Erdogan's nationalist bombast may be working among the large proportion of Turks who support him, but it has only further perturbed investors. Last week saw the yield on five-year local currency bonds spike more than 250 basis points to a new record, and the benchmark BIST stock market index led global losses.

The lira, which has rebounded from the record low of 7.24 it hit against the dollar on August 13, slipped by 1 percent on the news of the ratings cut, a move from "BB-" to "B+." It was trading at 6.1192 to the greenback at 3:50 p.m. Istanbul time (10:50 a.m. ET) Monday.

Running out of time

Turkey's already untenable inflation "will peak at 22 percent over the next four months, before subsiding to below 20 percent by mid-2019," S&P reported as part of its downgrade, highlighting the pressure ahead for Turkish consumers.

While many economists say that contagion to other emerging markets and European banks will be limited, the worst may be yet to come, as market observers see no relief measures in sight from a government choosing to double down rather than de-escalate and heed the advice of worried experts.

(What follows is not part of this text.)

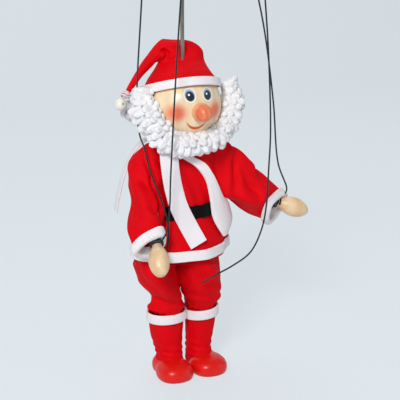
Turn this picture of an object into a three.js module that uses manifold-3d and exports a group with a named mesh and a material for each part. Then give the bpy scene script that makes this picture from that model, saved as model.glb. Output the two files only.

Still, it's "common sense" to assume the crisis will calm, said Christopher Granville, managing director of global political research at TS Lombard in London. "If you look at Erdogan's track record, he does tend to back down in the end, although it takes time," he told CNBC's "Squawk Box Europe" Monday.

But even the resolution of political tensions with the U.S. wouldn't solve Turkey's problem on its own from an investor point of view, "though of course it would help on the margin," Granville added

"Some political resolution is likely but that's not very helpful advice for investors," he said. "Because that takes a long time, which Turkish markets don't have."